Eldar Sultanow, Christian Koch
Künstliche Intelligenz als Hilfswissenschaftler: KI revolutioniert die Forschung

(Bild: Phonlamai Photo/Shutterstock.com)

Früher mussten Mathematiker aus komplexen Berechnungen mühsam Muster erkennen. Heutige Technik kann das viel schneller.

Bisher leistete Mathematik einen enormen Beitrag für Data Science, Machine Learning und das gesamte KI-Gebiet. Nun hat sich der Spieß teilweise umgedreht: Mathematik ist nicht mehr nur ein Mittel zum Zweck von Data Science, sondern Data Science stellt sich in den Dienst der Mathematik, und das gleich in drei Bereichen:

Data Science lässt sich praktisch für die Untersuchung von Zusammenhängen in der Codierungs- und Zahlentheorie einsetzen – Bereich Nummer zwei. Dieser Artikel demonstriert das explorative und programmatische Vorgehen mit Python und weist auf versteckte Fallstricke hin.
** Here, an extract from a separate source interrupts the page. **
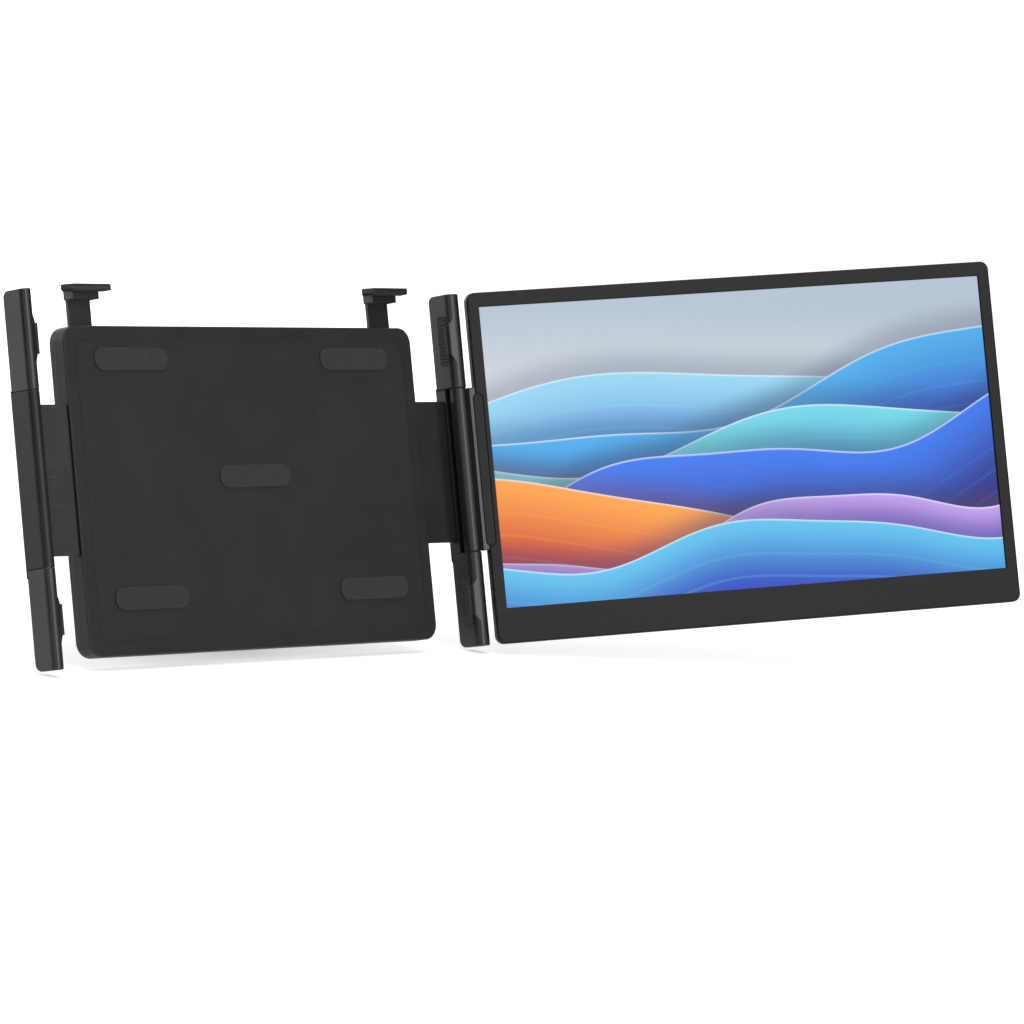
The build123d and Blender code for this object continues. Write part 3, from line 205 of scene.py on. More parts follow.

Im Rahmen von Data Science analysiert man die Daten üblicherweise explorativ, das heißt in einem stufenweisen Prozess: Man zieht Schlüsse aus den Ergebnissen, die dann wiederum zu neuen Analysen führen. So arbeitet man sich schrittweise zu einem Ergebnis vor. Als Skriptsprache ist Python sehr gut für diese Arbeitsweise geeignet [1].
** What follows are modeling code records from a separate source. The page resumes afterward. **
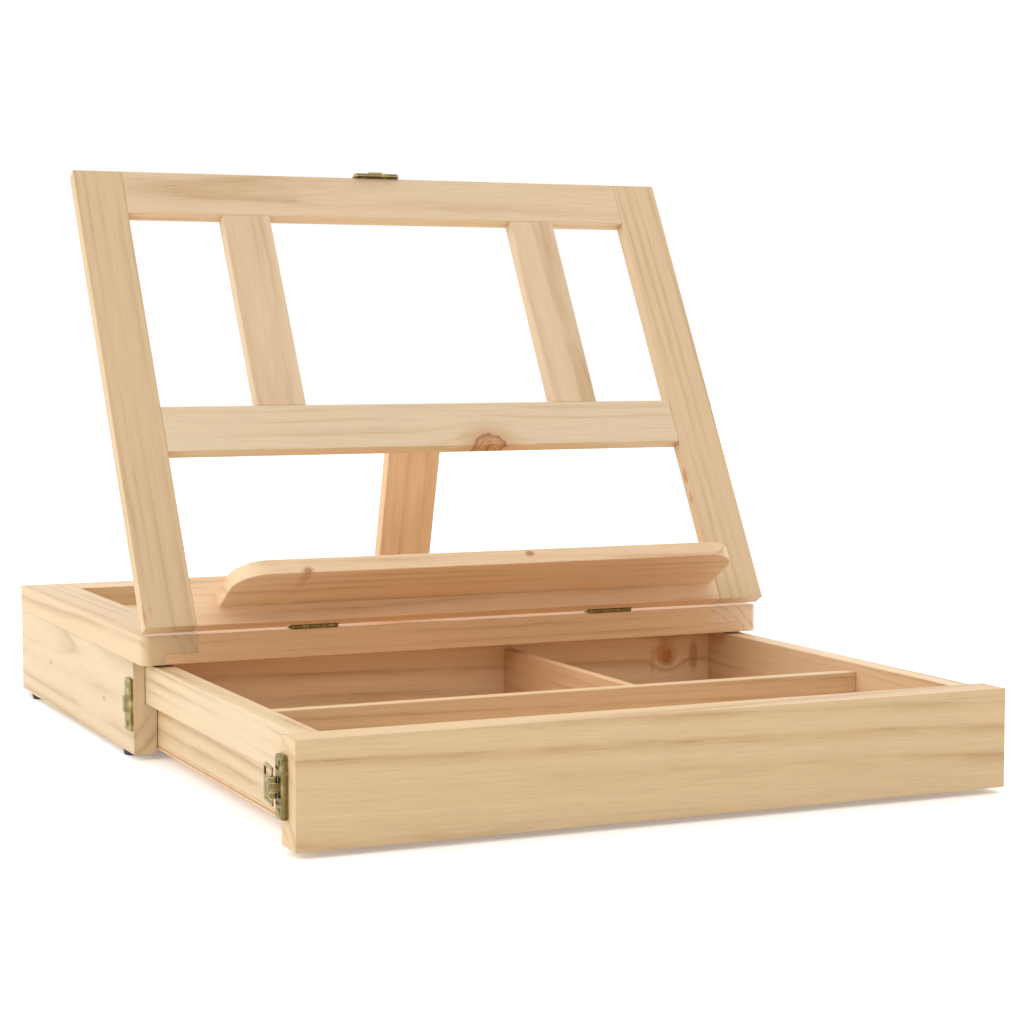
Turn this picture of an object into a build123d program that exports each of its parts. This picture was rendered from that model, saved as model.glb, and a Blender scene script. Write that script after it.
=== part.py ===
"""Tabletop box easel: a shallow box with one drawer, a tilting easel frame and a folding prop.

Every board, hinge leaf, latch part and screw set is its own node. The easel frame hinges on the
top front edge of the box, the prop hinges on the easel's middle rail, the drawer slides on the
stepped side panels, and three toggle latches hold the drawer and the closed easel.

Frame: +X right, +Y back, +Z up, Z = 0 at the underside of the feet, X = 0 at the middle of the
width, Y = 0 at the middle of the whole depth with the drawer pulled out.
"""
import os
from math import cos, radians, sin

from build123d import *

# ---- overall ------------------------------------------------------------------------------
WIDTH = 420.0            # box and easel, left to right
DEPTH = 322.0            # box, front to back
FOOT_H = 3.5
BOX_H = 74.5             # underside of the side panels to the top of the frame
EDGE = 0.4               # small eased edge on every board
TOP = FOOT_H + BOX_H
HALF = WIDTH / 2

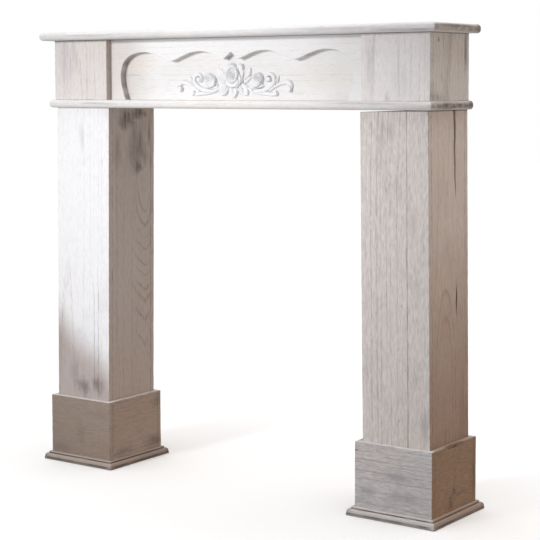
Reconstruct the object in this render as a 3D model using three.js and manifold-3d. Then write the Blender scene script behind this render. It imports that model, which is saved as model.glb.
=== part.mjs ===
// A wooden fireplace mantelpiece: two box legs on plinths, a ledge, and a header with two blocks, a scalloped
// fret board over a flat back panel, a carved rose ornament, and a shelf on top.
// Millimetres, +Z up. The front looks along -Y, and the origin is on the floor under the middle of the piece.

import * as THREE from 'three';
import { mergeVertices } from 'three/addons/utils/BufferGeometryUtils.js';
import Module from 'manifold-3d';

// Driving dimensions of the opening and the legs
const openingWidth = 689;
const legHeight = 828;
const legWidth = 158;
const legDepth = 160;
const legBoard = 12;

// The legs were put together out of true: their heads lean into the opening, and the right one leaves a thin wedge
// open over its inner side
const leftLegLean = 8.5;
const rightLegLean = 7.5;
const rightLegHeadGap = 3.5;

// Plinths and the base mouldings round their feet
const plinthHeight = 153;
const plinthBoard = 11.5;
const plinthEdgeRound = 1.6;
const mouldingHeight = 18;
const mouldingReach = 14;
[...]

Ein exploratives Arbeiten erfordert Werkzeuge, die sowohl das Erstellen und Ausführen der Python-Skripte als auch die Darstellung der Daten als Textausgaben und Grafiken ermöglichen. Hier haben sich Jupyter-Notebooks etabliert. Sie bieten eine Weboberfläche, in der man sowohl programmieren als auch Analyseergebnisse darstellen kann. Darüber hinaus sind für Python professionelle IDEs wie Visual Studio Code [2] und PyCharm verfügbar.

Einen Einblick, wie Data Science in den wissenschaftlich mathematisch geprägten Alltag eingebracht werden kann, bietet der Infokasten Bäume als Beispiel aus dem heutigen Forschungsalltag.

Bäume als Beispiel aus dem heutigen Forschungsalltag

Bei den sogenannten Goal-Means-Bäumen, Entscheidungsbäumen und hierarchischen Organigrammen haben die explorative Datenanalyse und Visualisierungstechniken zu der überraschenden Einsicht geführt, dass sie um unerwünschte Nebeneffekte, unsichere Varianten und informelle Netzwerke ergänzt werden müssen.

In der Mathematik stellt man sich Bäume üblicherweise als eine Menge G=(V,E) von Knoten V und deren Kanten E vor, mit der Besonderheit, dass jedes Knotenpaar nur durch einen Pfad verbunden ist und alle Pfade nur einen Knoten gemeinsam haben: die Wurzel. Der Mathematiker Lothar Collatz kombinierte die Zahlen- mit der Graphentheorie und konstruierte einen Baum: Er hat einen mit einer natürlichen Zahl n beschrifteten Knoten mit einem weiteren Knoten n/2 verbunden – falls n gerade ist, anderenfalls mit einem Knoten 3n+1 – und dieses Spiel beliebig fortgesetzt.

Die Collatz-Vermutung besagt, dass – egal mit welcher Zahl n ein Knoten beschriftet ist – von diesem ein Pfad zum Wurzelknoten führt, der mit 1 beschriftet ist. Mit ML und Data Science konnten Mathematiker Bäume mit exorbitant hohen Zahlen aufbauen und ein Muster feststellen: Der Collatz-Baum weist die Struktur von Hilberts Hotels auf und hat dies dem Skolem-Noether-Theorem zu verdanken.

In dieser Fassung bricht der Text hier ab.